DATA IN THIS EXERCISE:
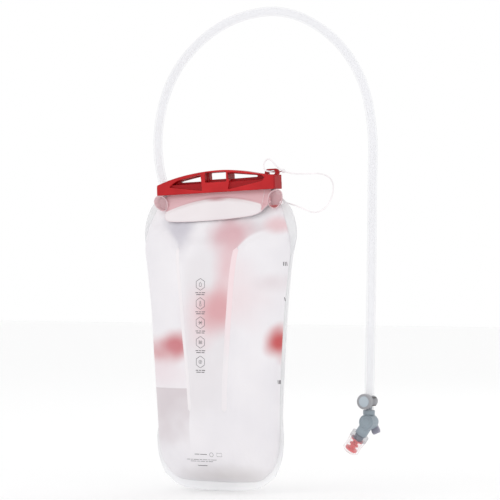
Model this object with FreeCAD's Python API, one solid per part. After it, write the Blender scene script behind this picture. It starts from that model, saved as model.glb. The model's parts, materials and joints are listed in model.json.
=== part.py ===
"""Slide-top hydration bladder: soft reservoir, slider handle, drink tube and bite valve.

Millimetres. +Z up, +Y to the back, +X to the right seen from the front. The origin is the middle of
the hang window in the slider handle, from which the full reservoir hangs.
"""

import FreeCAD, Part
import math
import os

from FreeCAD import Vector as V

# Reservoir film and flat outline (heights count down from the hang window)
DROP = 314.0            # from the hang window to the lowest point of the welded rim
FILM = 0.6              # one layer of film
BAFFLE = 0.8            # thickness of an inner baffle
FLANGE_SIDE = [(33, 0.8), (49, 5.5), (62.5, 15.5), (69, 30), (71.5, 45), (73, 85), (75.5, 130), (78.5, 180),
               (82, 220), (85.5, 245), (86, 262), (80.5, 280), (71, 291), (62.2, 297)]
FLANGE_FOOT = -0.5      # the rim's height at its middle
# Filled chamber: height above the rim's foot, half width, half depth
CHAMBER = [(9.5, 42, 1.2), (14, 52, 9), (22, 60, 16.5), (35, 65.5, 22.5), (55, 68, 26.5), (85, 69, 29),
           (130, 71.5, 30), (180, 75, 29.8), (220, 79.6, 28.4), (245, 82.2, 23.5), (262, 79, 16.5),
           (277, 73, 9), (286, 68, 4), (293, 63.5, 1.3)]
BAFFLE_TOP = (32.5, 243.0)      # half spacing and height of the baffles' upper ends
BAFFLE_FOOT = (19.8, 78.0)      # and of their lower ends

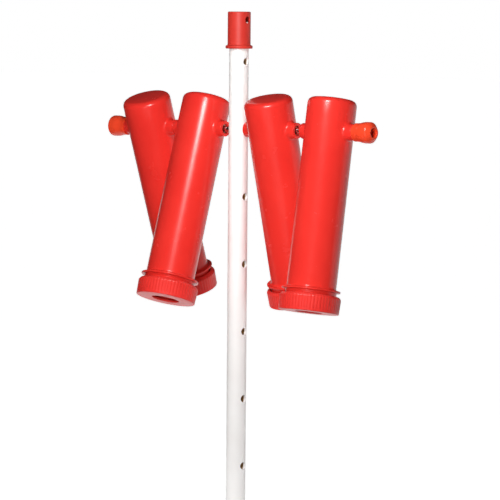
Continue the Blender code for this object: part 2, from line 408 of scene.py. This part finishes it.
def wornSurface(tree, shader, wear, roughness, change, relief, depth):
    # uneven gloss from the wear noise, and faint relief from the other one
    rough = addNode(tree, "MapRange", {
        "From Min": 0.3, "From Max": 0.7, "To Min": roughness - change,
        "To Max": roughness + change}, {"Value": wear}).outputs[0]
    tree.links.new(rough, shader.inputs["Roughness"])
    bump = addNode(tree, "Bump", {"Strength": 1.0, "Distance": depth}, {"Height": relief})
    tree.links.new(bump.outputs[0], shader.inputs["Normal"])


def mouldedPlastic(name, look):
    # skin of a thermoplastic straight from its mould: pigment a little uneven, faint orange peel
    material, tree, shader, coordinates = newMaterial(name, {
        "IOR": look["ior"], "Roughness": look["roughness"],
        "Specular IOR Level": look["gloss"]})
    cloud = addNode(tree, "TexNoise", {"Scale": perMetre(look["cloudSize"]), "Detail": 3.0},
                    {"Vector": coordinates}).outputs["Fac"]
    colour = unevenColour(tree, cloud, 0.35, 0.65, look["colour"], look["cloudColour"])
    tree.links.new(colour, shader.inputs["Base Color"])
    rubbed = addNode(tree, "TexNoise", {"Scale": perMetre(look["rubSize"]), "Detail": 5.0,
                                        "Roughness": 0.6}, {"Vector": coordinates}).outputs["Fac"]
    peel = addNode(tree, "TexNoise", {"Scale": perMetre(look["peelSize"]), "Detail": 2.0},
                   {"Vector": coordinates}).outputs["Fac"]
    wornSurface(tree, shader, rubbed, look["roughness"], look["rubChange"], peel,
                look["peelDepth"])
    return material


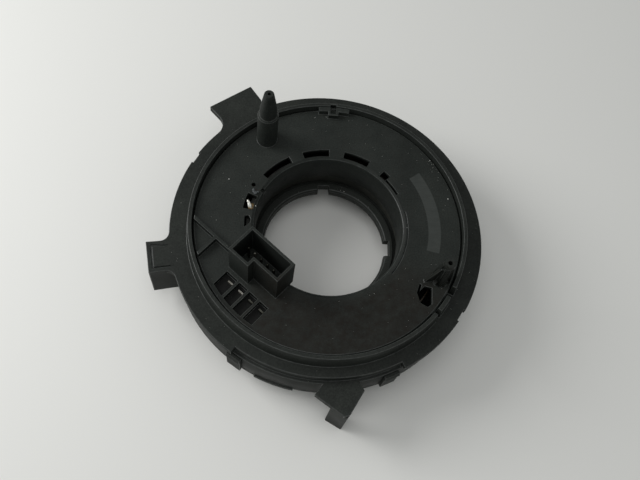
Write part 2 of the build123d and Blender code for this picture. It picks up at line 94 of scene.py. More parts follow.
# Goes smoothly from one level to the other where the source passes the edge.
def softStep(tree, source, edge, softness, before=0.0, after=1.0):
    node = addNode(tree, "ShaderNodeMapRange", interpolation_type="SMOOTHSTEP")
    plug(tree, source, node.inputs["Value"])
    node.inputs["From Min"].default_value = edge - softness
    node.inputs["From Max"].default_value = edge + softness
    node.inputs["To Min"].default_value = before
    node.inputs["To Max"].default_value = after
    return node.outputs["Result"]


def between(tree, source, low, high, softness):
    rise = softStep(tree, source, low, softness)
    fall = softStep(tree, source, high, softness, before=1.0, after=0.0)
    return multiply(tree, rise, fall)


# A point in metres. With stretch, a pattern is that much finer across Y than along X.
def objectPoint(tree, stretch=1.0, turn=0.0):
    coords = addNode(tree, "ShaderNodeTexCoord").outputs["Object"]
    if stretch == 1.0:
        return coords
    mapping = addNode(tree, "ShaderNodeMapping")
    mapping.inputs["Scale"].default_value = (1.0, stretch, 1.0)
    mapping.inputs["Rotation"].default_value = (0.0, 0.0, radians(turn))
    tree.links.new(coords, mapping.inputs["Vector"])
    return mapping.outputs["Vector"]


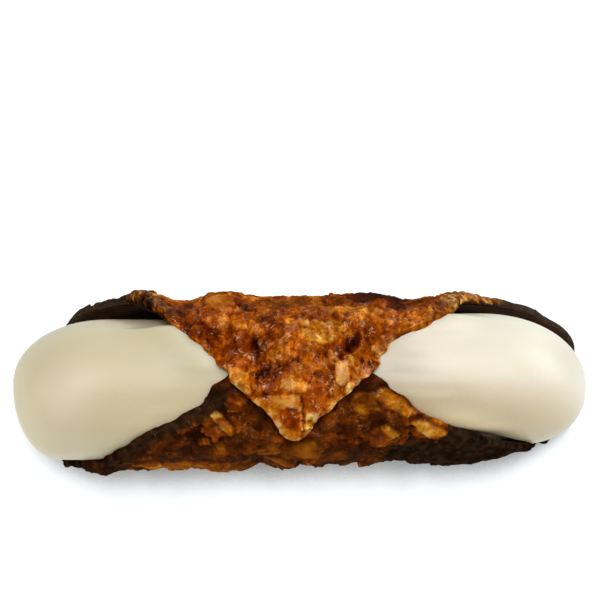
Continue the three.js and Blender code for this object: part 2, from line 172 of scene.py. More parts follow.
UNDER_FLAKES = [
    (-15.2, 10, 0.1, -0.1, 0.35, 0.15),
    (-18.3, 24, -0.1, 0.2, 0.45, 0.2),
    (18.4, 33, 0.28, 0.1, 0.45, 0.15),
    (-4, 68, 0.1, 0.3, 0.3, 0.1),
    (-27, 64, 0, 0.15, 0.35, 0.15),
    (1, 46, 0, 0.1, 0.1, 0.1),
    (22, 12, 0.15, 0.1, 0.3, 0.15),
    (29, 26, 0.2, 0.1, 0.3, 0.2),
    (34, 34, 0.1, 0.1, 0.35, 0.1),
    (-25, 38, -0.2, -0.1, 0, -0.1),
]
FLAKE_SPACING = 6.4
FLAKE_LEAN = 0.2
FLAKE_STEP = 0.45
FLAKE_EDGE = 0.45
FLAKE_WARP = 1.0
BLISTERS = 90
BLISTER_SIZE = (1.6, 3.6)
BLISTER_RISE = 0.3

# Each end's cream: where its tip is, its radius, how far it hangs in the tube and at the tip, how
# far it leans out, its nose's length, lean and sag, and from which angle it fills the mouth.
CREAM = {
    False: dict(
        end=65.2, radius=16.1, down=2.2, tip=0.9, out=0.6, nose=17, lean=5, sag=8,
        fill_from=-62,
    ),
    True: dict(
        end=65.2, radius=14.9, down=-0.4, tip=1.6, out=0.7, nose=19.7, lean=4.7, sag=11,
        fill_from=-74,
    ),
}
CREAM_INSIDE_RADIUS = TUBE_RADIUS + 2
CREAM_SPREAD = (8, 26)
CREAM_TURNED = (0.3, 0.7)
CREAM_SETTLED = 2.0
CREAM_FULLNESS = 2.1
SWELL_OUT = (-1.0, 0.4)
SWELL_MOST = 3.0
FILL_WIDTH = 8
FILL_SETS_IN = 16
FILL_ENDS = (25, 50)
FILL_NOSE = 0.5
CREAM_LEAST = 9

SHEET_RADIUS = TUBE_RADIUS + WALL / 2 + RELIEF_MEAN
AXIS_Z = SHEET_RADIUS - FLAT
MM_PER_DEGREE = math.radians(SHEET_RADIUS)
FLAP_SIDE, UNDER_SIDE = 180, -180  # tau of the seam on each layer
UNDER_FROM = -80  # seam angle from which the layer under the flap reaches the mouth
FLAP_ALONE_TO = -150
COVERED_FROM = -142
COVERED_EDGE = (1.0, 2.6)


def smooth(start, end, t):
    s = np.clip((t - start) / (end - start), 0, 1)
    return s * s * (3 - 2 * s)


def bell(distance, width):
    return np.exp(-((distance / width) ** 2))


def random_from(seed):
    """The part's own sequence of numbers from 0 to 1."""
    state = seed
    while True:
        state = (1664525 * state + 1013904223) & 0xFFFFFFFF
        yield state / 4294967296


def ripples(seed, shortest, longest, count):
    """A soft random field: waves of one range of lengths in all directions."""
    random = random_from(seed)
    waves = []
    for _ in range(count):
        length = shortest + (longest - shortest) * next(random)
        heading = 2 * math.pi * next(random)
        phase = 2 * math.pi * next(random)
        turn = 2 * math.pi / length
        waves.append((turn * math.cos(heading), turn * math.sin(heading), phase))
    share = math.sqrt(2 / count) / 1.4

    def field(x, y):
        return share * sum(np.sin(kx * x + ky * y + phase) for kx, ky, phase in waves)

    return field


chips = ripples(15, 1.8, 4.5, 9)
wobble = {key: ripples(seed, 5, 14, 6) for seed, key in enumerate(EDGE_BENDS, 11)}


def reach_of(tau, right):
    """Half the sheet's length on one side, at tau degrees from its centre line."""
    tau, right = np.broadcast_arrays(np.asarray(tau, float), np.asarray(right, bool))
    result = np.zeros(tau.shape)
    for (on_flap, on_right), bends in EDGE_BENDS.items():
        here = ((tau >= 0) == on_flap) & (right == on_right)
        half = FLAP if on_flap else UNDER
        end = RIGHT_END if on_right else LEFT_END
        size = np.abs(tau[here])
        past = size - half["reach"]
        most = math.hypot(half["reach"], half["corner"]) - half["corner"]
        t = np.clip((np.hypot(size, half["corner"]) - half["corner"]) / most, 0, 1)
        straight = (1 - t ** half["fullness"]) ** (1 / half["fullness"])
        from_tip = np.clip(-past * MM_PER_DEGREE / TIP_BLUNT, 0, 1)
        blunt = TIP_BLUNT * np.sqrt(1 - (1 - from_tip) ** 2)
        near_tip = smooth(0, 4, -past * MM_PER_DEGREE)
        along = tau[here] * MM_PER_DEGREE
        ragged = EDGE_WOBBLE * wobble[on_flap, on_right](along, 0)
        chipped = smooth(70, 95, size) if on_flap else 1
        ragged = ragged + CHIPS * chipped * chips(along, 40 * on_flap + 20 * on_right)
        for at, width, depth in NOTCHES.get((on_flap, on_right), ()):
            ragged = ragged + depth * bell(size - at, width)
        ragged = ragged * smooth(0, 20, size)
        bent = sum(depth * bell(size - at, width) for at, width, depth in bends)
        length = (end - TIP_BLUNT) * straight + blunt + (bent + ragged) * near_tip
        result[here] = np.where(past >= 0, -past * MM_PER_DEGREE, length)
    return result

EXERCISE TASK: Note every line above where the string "Continue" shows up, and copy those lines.

WRITTEN SOLUTION:
Continue the Blender code for this object: part 2, from line 408 of scene.py. This part finishes it.
Continue the three.js and Blender code for this object: part 2, from line 172 of scene.py. More parts follow.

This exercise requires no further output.